>> Begin Input material

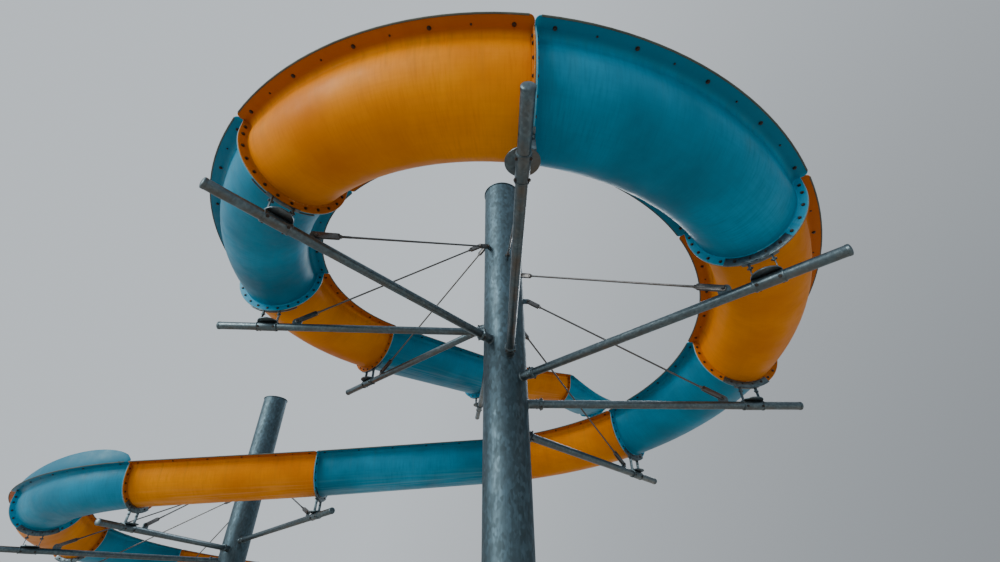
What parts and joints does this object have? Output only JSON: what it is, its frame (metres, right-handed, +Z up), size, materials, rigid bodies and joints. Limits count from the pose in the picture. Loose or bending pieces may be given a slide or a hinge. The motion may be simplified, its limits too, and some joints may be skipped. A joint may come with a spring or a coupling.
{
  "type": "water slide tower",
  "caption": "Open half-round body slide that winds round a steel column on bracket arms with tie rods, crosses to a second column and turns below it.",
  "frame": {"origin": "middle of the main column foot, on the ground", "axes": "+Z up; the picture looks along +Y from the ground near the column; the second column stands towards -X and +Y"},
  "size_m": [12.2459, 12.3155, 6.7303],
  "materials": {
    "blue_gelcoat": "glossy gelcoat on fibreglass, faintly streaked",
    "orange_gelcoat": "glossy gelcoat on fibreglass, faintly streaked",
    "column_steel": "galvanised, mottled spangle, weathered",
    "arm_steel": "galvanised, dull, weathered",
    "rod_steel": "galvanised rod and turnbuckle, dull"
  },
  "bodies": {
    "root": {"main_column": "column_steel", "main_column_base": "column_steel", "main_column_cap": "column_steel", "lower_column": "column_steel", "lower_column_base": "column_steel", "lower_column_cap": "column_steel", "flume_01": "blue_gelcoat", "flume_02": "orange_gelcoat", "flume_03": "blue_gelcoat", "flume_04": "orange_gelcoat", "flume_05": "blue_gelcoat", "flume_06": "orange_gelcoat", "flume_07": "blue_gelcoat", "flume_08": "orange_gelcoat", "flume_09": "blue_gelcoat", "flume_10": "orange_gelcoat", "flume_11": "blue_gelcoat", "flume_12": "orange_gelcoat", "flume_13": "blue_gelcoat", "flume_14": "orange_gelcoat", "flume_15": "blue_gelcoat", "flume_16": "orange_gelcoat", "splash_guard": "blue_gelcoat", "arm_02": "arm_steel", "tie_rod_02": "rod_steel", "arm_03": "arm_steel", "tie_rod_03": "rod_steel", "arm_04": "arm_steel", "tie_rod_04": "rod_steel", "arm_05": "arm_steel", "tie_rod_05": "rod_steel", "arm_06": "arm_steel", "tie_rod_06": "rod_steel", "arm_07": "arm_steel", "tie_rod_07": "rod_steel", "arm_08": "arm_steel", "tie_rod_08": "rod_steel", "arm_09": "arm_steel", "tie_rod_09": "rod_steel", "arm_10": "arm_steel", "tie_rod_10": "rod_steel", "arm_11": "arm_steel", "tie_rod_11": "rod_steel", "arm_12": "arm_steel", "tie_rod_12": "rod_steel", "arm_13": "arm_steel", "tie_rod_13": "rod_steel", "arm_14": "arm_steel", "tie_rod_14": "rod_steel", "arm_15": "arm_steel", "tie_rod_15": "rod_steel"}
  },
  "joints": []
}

>> End Input material
>> Begin Input material

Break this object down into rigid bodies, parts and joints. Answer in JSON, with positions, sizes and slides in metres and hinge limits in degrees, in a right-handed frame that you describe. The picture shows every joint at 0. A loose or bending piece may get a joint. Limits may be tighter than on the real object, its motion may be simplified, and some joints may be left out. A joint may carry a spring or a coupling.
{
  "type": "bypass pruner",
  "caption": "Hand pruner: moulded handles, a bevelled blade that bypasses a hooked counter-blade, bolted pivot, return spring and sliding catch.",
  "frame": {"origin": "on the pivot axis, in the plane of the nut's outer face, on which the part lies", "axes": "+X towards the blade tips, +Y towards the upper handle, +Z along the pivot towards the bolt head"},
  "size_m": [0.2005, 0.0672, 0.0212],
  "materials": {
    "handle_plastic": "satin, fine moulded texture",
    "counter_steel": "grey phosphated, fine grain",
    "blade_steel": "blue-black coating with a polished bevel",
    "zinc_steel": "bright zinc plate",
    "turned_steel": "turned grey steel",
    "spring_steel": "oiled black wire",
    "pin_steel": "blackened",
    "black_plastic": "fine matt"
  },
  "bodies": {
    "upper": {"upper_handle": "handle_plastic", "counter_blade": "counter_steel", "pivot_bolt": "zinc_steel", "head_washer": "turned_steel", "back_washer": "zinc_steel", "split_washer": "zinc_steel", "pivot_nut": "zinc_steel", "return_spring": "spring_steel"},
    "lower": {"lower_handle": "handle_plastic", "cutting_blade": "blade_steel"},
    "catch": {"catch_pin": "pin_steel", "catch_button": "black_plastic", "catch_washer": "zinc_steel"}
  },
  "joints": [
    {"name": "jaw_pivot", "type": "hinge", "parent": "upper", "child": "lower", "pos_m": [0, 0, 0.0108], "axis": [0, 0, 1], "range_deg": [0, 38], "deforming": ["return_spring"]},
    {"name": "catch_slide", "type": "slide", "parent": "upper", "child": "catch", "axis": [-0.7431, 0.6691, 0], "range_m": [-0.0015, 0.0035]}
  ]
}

>> End Input material
>> Begin Input material

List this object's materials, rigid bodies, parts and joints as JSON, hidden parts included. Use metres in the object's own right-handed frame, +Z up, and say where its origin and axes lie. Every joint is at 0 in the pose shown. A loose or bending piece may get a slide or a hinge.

>> End Input material

Written task ▸
Using the entries above, state how many lines include the word "origin", with no other words.

Response to this exercise ▸
3